Copy out all of the material, matching it word for word.

### [Collected data]
•••
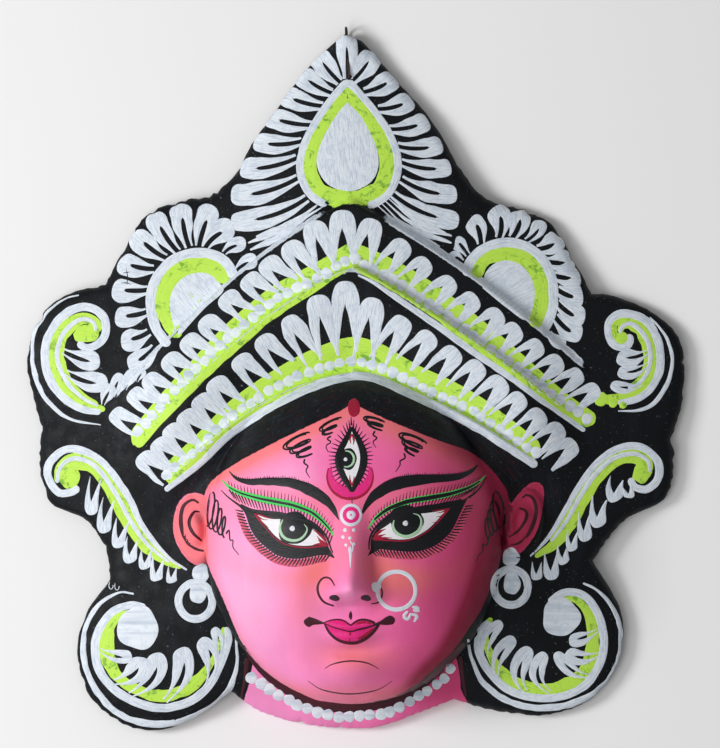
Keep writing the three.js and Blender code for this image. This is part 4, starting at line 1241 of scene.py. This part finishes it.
# Eyes: a wide black shape, the white on it, an iris with a mint ring, a green line over the lid
EYES = [
    dict(side=-1,
         top=[(233, 502), (240, 505), (250, 510), (260, 512), (270, 513), (280, 514), (290, 516.5),
              (300, 519), (308, 521), (315, 525), (322, 531), (327, 538), (330, 546), (333, 553), (336, 559)],
         bottom=[(233, 502), (242, 512), (247, 525), (251, 533), (257, 541), (266, 549), (276, 556),
                 (288, 559.5), (300, 560), (310, 558.5), (320, 556.5), (329, 556.5), (336, 559)],
         white=[(254, 513), (262, 516), (270, 517.5), (283, 518), (300, 521), (312, 527), (320, 532),
                (326, 541), (328, 545.5), (318, 546.5), (308, 547.5), (298, 547), (288, 545), (280, 541.5),
                (272, 535), (265, 527), (258, 519)], rim=8,
         iris=(294.5, 528.5), dot=(292.4, 528.5),
         ring=[(283, 519.5), (280, 527), (281.5, 534), (286, 538.5), (292, 540.5), (298, 540), (303, 537),
               (306.5, 532), (307, 528), (304, 524)],
         red=[[(255, 514), (262, 519), (268, 520)], [(256, 516), (262, 522), (269, 528)],
              [(257, 514), (266, 517), (273, 518)], [(328, 545), (321, 541), (317, 536)],
              [(328, 545), (320, 544), (313, 545)], [(328, 545), (322, 543), (318, 540)],
              [(326, 541), (318, 533), (312, 529)]],
         green=[(222, 480), (229, 487), (238, 492), (250, 496), (262, 499), (275, 501.5), (290, 504.5),
                (300, 507.5), (310, 511.5), (318, 517), (326, 525), (331, 531), (334, 536)],
         tail=[(221, 490), (228, 497), (236, 503), (243, 508)]),
    dict(side=1,
         top=[(473, 494), (462, 500), (455, 502), (445, 504), (435, 506), (420, 508), (410, 510), (400, 511),
              (392, 514), (385, 519), (377, 526), (371, 535), (369, 543), (369, 550), (366, 557)],
         bottom=[(473, 494), (466, 507), (461, 517), (457, 525), (452, 533), (445, 540), (437, 546),
                 (428, 550), (418, 552.5), (408, 553), (396, 552), (385, 551), (377, 550), (371, 551),
                 (366, 557)],
         white=[(450, 508), (436, 510.5), (423, 512), (405, 513), (394, 519), (383, 526.5), (377, 531),
                (373, 537.5), (374, 539.5), (381, 540), (390, 540.5), (400, 541), (410, 540), (418, 537),
                (428, 531), (434, 526), (440, 520), (446, 513)], rim=7,
         iris=(406.5, 521.5), dot=(405.4, 523.3),
         ring=[(394, 520), (393, 526), (395, 531), (400, 535), (406, 536.5), (412, 535), (418, 531),
               (421, 525), (421, 519), (418, 515), (413, 513.5)],
         red=[[(374, 538), (380, 536), (386, 534)], [(374, 539), (383, 538), (392, 538)],
              [(375, 536), (381, 531), (386, 529)], [(449, 509), (442, 512), (436, 513)],
              [(448, 510), (441, 516), (436, 517)], [(445, 514), (438, 521), (432, 523)],
              [(449, 509), (440, 510), (432, 511)]],
         green=[(486, 475), (480, 481), (470, 487), (460, 491), (450, 494), (440, 496), (425, 498.5),
                (410, 501), (400, 504), (390, 508), (382, 513), (374, 520), (368, 529)],
         tail=[(486, 477), (482, 485), (476, 492), (468, 498)]),
]
for eye in EYES:
    black_line.append(closed_disc(eye["top"] + eye["bottom"][-2:0:-1], 0.07, turn=0.2))
    eye_white.append(closed_disc(eye["white"], 0.1, turn=0.1))
    for line in eye["red"]:
        broad = 0.7 if (line[0][0] - eye["iris"][0]) * eye["side"] > 0 else 1.3
        red.append(stroke(line, [broad, broad, 0.2], film=0.13, spacing=1.8))
    red.append(stroke(eye["white"][eye["rim"]:] + [eye["white"][0]], [0.8, 0.5, 0.4], film=0.13))
    black_line.append(dab(eye["iris"], 15.6, 15.0, film=0.16, columns=36, rings=8))
    pale_green.append(stroke(eye["ring"], [0.5, 1.2, 1.4, 1.4, 1.4, 1.2, 0.8, 0.3], film=0.21, spacing=1.8))
    bright.append(dab(eye["dot"], 2.5, film=0.24, columns=12))
    black_line.append(stroke(eye["top"][1:-1], [1.5, 1.8, 1.8, 1.6, 1.1, 0.5], film=0.19))
    black_line.append(stroke(eye["tail"], [0.3, 0.8, 1.2], film=0.1))
    lash_line, _ = evenly(spline(eye["bottom"][1:-1], 8), 3.2)
    along = np.gradient(lash_line, axis=0)
    along /= np.hypot(*along.T)[:, None]
    outward = np.stack([along[:, 1], -along[:, 0]], axis=-1) * eye["side"]
    wash = lash_line + 3.4 * outward
    rose.append(stroke(wash[::3], [2.6, 3.8, 4.0, 4.2, 4.0, 2.6], film=0.03))
    for spot, away, run in zip(lash_line, outward, along):
        tip = spot + (away * 5.8 - run * 4.6) * brush_rng.uniform(0.9, 1.15)
        black_line.append(hair(spot - away, tip, [0.85, 0.45]))
    # Painted shade: on the right eye, away from the key lamp, the green line is narrower and the black line
    # wider.
    shade_narrowing = 0.8 if eye["side"] > 0 else 1.0
    widths = shade_narrowing * np.array([0.4, 1.7, 2.4, 3.2, 3.5, 3.6, 3.4, 3.2, 2.8, 2.0, 0.6])
    green.append(stroke(eye["green"], widths, film=0.1))
    widths = np.array([0.4, 0.8, 1.0, 1.3, 1.3, 1.3, 1.2, 1.0, 0.5]) / shade_narrowing ** 2
    black_line.append(stroke(eye["green"][1:-1], widths, film=0.14))
    lid, _ = evenly(spline(eye["green"], 8), 3.4)
    lid_top = np.array(eye["top"][::-eye["side"]])
    for number, spot in enumerate(lid[3:-1]):
        fan = (spot[0] - eye["iris"][0]) / 40
        share = math.sin(math.pi * (number + 4) / len(lid))
        start = spot + np.array([0, -2.6])
        tip = start + np.array([1.2 * fan + 0.8, -2.0 - 5.5 * share])
        maroon.append(hair(start, tip, [0.55, 0.2], 2.2, 0.07))
        start = spot + np.array([0, 2.4])
        low = np.interp(spot[0] - 1.5 * fan, lid_top[:, 0], lid_top[:, 1]) - 1.6
        if low - start[1] > 1.5:
            tip = (start[0] - 3.2 * fan, min(low, start[1] + 9.0))
            black_line.append(hair(start, tip, [0.75, 0.4], 2.2, 0.07))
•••
### [Task output]
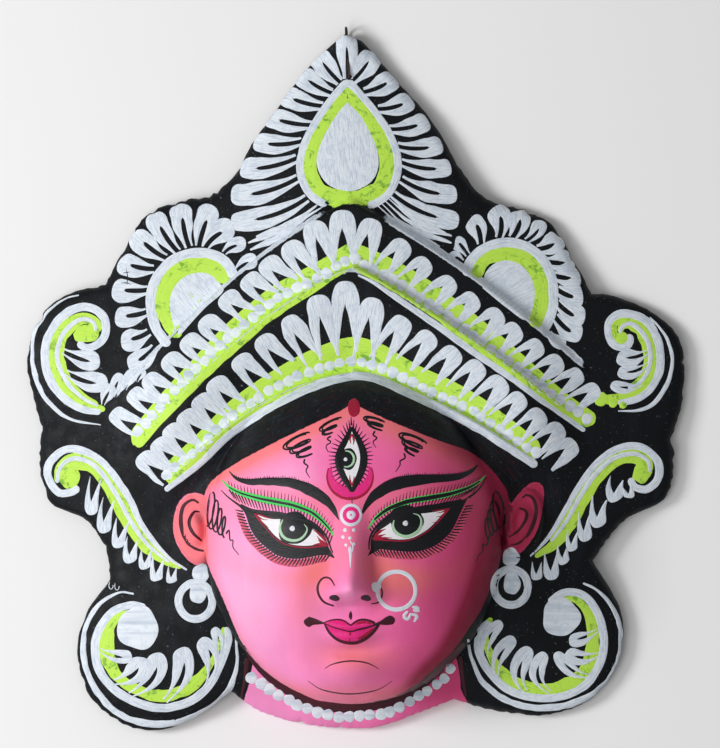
Keep writing the three.js and Blender code for this image. This is part 4, starting at line 1241 of scene.py. This part finishes it.
# Eyes: a wide black shape, the white on it, an iris with a mint ring, a green line over the lid
EYES = [
    dict(side=-1,
         top=[(233, 502), (240, 505), (250, 510), (260, 512), (270, 513), (280, 514), (290, 516.5),
              (300, 519), (308, 521), (315, 525), (322, 531), (327, 538), (330, 546), (333, 553), (336, 559)],
         bottom=[(233, 502), (242, 512), (247, 525), (251, 533), (257, 541), (266, 549), (276, 556),
                 (288, 559.5), (300, 560), (310, 558.5), (320, 556.5), (329, 556.5), (336, 559)],
         white=[(254, 513), (262, 516), (270, 517.5), (283, 518), (300, 521), (312, 527), (320, 532),
                (326, 541), (328, 545.5), (318, 546.5), (308, 547.5), (298, 547), (288, 545), (280, 541.5),
                (272, 535), (265, 527), (258, 519)], rim=8,
         iris=(294.5, 528.5), dot=(292.4, 528.5),
         ring=[(283, 519.5), (280, 527), (281.5, 534), (286, 538.5), (292, 540.5), (298, 540), (303, 537),
               (306.5, 532), (307, 528), (304, 524)],
         red=[[(255, 514), (262, 519), (268, 520)], [(256, 516), (262, 522), (269, 528)],
              [(257, 514), (266, 517), (273, 518)], [(328, 545), (321, 541), (317, 536)],
              [(328, 545), (320, 544), (313, 545)], [(328, 545), (322, 543), (318, 540)],
              [(326, 541), (318, 533), (312, 529)]],
         green=[(222, 480), (229, 487), (238, 492), (250, 496), (262, 499), (275, 501.5), (290, 504.5),
                (300, 507.5), (310, 511.5), (318, 517), (326, 525), (331, 531), (334, 536)],
         tail=[(221, 490), (228, 497), (236, 503), (243, 508)]),
    dict(side=1,
         top=[(473, 494), (462, 500), (455, 502), (445, 504), (435, 506), (420, 508), (410, 510), (400, 511),
              (392, 514), (385, 519), (377, 526), (371, 535), (369, 543), (369, 550), (366, 557)],
         bottom=[(473, 494), (466, 507), (461, 517), (457, 525), (452, 533), (445, 540), (437, 546),
                 (428, 550), (418, 552.5), (408, 553), (396, 552), (385, 551), (377, 550), (371, 551),
                 (366, 557)],
         white=[(450, 508), (436, 510.5), (423, 512), (405, 513), (394, 519), (383, 526.5), (377, 531),
                (373, 537.5), (374, 539.5), (381, 540), (390, 540.5), (400, 541), (410, 540), (418, 537),
                (428, 531), (434, 526), (440, 520), (446, 513)], rim=7,
         iris=(406.5, 521.5), dot=(405.4, 523.3),
         ring=[(394, 520), (393, 526), (395, 531), (400, 535), (406, 536.5), (412, 535), (418, 531),
               (421, 525), (421, 519), (418, 515), (413, 513.5)],
         red=[[(374, 538), (380, 536), (386, 534)], [(374, 539), (383, 538), (392, 538)],
              [(375, 536), (381, 531), (386, 529)], [(449, 509), (442, 512), (436, 513)],
              [(448, 510), (441, 516), (436, 517)], [(445, 514), (438, 521), (432, 523)],
              [(449, 509), (440, 510), (432, 511)]],
         green=[(486, 475), (480, 481), (470, 487), (460, 491), (450, 494), (440, 496), (425, 498.5),
                (410, 501), (400, 504), (390, 508), (382, 513), (374, 520), (368, 529)],
         tail=[(486, 477), (482, 485), (476, 492), (468, 498)]),
]
for eye in EYES:
    black_line.append(closed_disc(eye["top"] + eye["bottom"][-2:0:-1], 0.07, turn=0.2))
    eye_white.append(closed_disc(eye["white"], 0.1, turn=0.1))
    for line in eye["red"]:
        broad = 0.7 if (line[0][0] - eye["iris"][0]) * eye["side"] > 0 else 1.3
        red.append(stroke(line, [broad, broad, 0.2], film=0.13, spacing=1.8))
    red.append(stroke(eye["white"][eye["rim"]:] + [eye["white"][0]], [0.8, 0.5, 0.4], film=0.13))
    black_line.append(dab(eye["iris"], 15.6, 15.0, film=0.16, columns=36, rings=8))
    pale_green.append(stroke(eye["ring"], [0.5, 1.2, 1.4, 1.4, 1.4, 1.2, 0.8, 0.3], film=0.21, spacing=1.8))
    bright.append(dab(eye["dot"], 2.5, film=0.24, columns=12))
    black_line.append(stroke(eye["top"][1:-1], [1.5, 1.8, 1.8, 1.6, 1.1, 0.5], film=0.19))
    black_line.append(stroke(eye["tail"], [0.3, 0.8, 1.2], film=0.1))
    lash_line, _ = evenly(spline(eye["bottom"][1:-1], 8), 3.2)
    along = np.gradient(lash_line, axis=0)
    along /= np.hypot(*along.T)[:, None]
    outward = np.stack([along[:, 1], -along[:, 0]], axis=-1) * eye["side"]
    wash = lash_line + 3.4 * outward
    rose.append(stroke(wash[::3], [2.6, 3.8, 4.0, 4.2, 4.0, 2.6], film=0.03))
    for spot, away, run in zip(lash_line, outward, along):
        tip = spot + (away * 5.8 - run * 4.6) * brush_rng.uniform(0.9, 1.15)
        black_line.append(hair(spot - away, tip, [0.85, 0.45]))
    # Painted shade: on the right eye, away from the key lamp, the green line is narrower and the black line
    # wider.
    shade_narrowing = 0.8 if eye["side"] > 0 else 1.0
    widths = shade_narrowing * np.array([0.4, 1.7, 2.4, 3.2, 3.5, 3.6, 3.4, 3.2, 2.8, 2.0, 0.6])
    green.append(stroke(eye["green"], widths, film=0.1))
    widths = np.array([0.4, 0.8, 1.0, 1.3, 1.3, 1.3, 1.2, 1.0, 0.5]) / shade_narrowing ** 2
    black_line.append(stroke(eye["green"][1:-1], widths, film=0.14))
    lid, _ = evenly(spline(eye["green"], 8), 3.4)
    lid_top = np.array(eye["top"][::-eye["side"]])
    for number, spot in enumerate(lid[3:-1]):
        fan = (spot[0] - eye["iris"][0]) / 40
        share = math.sin(math.pi * (number + 4) / len(lid))
        start = spot + np.array([0, -2.6])
        tip = start + np.array([1.2 * fan + 0.8, -2.0 - 5.5 * share])
        maroon.append(hair(start, tip, [0.55, 0.2], 2.2, 0.07))
        start = spot + np.array([0, 2.4])
        low = np.interp(spot[0] - 1.5 * fan, lid_top[:, 0], lid_top[:, 1]) - 1.6
        if low - start[1] > 1.5:
            tip = (start[0] - 3.2 * fan, min(low, start[1] + 9.0))
            black_line.append(hair(start, tip, [0.75, 0.4], 2.2, 0.07))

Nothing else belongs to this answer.